Le buzz qui entoure un jeune groupe est toujours étonnant. Ainsi, au moment où sort son premier album « Songs Of Praise », la presse écrite, spécialisée ou non, les sites internet plus ou moins branchés et les radios (France Inter en tous cas…) ont jeté leur dévolu sur Shame. Ce jeune groupe originaire du Sud de Londres, vingt ans de moyenne d’âge, semble en effet avoir tout ce qu’il faut pour sortir de l’anonymat où restent confinés tant de jeunes groupes, pourtant parfois talentueux. Alors à quoi ça tient, un tel consensus autour de cinq petites teignes à qui l’on prête la réinvention du rock n’roll, rien moins…

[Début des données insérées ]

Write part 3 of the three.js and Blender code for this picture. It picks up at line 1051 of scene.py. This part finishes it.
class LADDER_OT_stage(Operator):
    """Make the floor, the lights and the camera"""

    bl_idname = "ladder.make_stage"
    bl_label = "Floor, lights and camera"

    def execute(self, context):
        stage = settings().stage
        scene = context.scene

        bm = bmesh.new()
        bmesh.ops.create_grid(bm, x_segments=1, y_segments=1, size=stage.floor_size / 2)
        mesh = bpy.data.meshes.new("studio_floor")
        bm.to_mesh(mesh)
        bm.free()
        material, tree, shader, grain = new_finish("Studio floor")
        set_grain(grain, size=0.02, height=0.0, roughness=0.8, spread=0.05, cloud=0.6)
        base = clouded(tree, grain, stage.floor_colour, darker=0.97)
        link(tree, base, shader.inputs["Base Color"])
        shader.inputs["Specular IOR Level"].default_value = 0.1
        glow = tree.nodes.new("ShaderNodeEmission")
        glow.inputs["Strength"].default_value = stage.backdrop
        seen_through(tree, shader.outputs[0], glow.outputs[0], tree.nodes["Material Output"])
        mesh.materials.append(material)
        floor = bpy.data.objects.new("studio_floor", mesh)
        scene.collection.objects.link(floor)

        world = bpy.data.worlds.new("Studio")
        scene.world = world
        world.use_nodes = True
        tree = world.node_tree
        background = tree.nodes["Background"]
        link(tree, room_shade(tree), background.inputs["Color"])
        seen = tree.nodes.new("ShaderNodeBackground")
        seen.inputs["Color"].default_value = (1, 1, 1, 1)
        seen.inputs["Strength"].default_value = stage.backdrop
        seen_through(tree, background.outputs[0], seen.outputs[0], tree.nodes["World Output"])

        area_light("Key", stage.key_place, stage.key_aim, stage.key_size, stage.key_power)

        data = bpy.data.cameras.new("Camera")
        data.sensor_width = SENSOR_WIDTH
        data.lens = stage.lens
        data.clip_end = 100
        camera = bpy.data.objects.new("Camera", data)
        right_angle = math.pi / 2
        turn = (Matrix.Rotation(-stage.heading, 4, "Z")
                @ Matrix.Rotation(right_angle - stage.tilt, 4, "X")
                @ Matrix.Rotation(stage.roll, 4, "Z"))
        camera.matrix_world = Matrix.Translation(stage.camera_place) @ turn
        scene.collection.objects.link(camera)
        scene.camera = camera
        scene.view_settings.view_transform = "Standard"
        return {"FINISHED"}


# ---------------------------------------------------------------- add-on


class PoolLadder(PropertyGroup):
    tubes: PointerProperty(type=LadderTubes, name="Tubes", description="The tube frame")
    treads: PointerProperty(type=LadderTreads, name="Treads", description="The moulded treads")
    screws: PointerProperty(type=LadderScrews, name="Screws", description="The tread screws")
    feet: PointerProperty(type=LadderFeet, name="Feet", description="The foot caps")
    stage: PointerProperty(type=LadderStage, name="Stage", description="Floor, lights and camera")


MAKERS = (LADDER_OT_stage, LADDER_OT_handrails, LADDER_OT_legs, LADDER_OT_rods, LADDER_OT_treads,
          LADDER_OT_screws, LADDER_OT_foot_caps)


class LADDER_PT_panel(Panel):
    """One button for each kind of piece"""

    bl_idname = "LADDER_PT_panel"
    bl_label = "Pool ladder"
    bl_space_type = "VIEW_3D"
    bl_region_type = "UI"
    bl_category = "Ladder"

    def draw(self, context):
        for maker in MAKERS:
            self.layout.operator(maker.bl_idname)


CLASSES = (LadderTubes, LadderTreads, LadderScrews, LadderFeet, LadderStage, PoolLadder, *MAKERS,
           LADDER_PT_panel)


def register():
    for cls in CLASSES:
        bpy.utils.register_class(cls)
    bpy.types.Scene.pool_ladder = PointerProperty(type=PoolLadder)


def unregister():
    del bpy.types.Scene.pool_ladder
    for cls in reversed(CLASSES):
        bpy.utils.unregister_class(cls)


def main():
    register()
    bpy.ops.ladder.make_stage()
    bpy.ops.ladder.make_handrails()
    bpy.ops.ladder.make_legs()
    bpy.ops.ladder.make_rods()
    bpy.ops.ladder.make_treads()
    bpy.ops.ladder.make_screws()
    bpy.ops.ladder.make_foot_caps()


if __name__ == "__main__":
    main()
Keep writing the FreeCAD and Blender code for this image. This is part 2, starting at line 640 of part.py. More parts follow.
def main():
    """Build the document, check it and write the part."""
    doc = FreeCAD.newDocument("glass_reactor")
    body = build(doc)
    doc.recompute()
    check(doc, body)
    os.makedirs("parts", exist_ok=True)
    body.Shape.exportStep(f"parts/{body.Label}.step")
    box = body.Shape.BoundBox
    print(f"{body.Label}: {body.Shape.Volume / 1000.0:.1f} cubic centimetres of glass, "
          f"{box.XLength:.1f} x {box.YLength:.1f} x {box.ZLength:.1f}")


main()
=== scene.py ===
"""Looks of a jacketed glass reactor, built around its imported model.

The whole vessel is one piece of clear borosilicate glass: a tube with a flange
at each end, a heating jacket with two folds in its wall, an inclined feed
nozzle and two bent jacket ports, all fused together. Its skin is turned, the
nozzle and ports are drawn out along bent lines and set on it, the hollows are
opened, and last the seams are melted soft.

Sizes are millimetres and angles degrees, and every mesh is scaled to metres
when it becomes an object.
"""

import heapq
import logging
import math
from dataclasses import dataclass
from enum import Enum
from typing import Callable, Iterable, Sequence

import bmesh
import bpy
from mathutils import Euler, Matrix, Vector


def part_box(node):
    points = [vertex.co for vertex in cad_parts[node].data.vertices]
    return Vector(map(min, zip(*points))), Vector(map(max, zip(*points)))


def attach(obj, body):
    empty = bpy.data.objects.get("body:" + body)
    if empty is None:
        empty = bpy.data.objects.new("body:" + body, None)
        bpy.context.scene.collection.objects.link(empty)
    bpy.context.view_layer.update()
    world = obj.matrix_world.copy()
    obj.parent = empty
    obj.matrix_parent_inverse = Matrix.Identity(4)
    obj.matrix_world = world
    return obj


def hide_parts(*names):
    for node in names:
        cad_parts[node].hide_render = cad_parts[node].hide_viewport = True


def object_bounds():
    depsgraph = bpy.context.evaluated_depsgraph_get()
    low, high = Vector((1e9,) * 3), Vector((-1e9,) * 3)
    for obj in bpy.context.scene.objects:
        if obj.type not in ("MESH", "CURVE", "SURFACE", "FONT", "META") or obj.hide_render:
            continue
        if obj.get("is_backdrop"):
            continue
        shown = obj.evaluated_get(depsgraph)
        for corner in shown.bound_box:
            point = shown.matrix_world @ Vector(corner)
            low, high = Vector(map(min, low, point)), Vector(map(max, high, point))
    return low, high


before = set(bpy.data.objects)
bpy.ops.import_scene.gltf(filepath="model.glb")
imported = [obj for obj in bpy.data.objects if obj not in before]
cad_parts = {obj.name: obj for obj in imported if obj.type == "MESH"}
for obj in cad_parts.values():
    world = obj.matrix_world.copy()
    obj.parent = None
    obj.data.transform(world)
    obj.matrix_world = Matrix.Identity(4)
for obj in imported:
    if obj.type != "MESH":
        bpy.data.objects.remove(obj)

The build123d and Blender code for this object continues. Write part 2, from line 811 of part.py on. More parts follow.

Ces très jeunes types ont commencé très tôt la musique en groupe (Shame existe depuis 2014), devenus bien vite les petits protégés d’un autre gang du quartier, les sulfureux et déjantés Fat White Family en répétant chaque jour après le collège à l’étage de leur QG de Brixton, le Queen’s Head Pub. Comme la FWF, Shame joue un rock post-punk volontiers abrasif et déglingué, mais affectionne aussi les basses insistantes et mélodiques, les batteries « motörik », aussi frénétiques qu’hypnotiques, habille ses riffs de guitare de sons new-wave. Et pose une voix loin d’être parfaite, mais Charlie Steen, chanteur à l’indéniable charisme emporte tout sur son passage. Il reconnait d’ailleurs ses limitations dans le « tube » « One Rizla », pièce la plus pop de ce premier disque en déclarant « My voice ain’t the best you’ve heard » (ma voix n’est pas la meilleure que tu aies entendue). Ajoutons à cela des textes ouvertement politiques critiquant vertement le gouvernement Theresa May, le Brexit comme les dérives européennes (Charlie Steen portait un T shirt « Je suis Calais » lors du passage du groupe à une télé française…). Le tout rappelle des déglingués célestes du rock anglais tels the Fall (on retrouve des accents du grinçant Mark E.Smith dans la voix sarcastique de Steen), Killing Joke (la voix colérique et les amples sons de guitare), Happy Mondays (le côté « fuck off » hédoniste du tout) mais aussi les moments les plus garnements de Blur et du Clash. Les membres du groupe, quant à eux, écoutent de tout mais ont été biberonnés à Bowie et Iggy Pop. On peut faire pire au niveau des références
« Concrete », joli exemple de rage séduisante, excitante et catchy, pop et rauque à la fois, sonne comme un hymne où pourtant Steen répète « And I hope you’re hearing me » (et j’espère que tu m’entends), comme pour dire que malgré tout ils ne sont pas tant sûrs d’eux que ça. « Songs of Praise » est un bon disque qui se laisse très bien écouter, mais c’est sur scène que Shame semble se trouver vraiment dans son élément, tant les prestations du groupe sont intenses, en particulier grâce au jeu de scène viscéral et généreux de Charlie Steen, paraît-il garçon réservé dans le civil. Et si la hype s’empare d’eux en ce moment, on ne peut que regretter de ne pas avoir eu le nez suffisamment fin de ne pas être allé les découvrir en 2017 à Génériq ou aux Eurocks, car ils y ont joué, comme sur bien d’autres scènes françaises. Alors, futur du rock britannique ? Peut-être pas, mais Shame y insuffle avec bonheur et insolence une juvénile vitalité. Et ça fait un bien…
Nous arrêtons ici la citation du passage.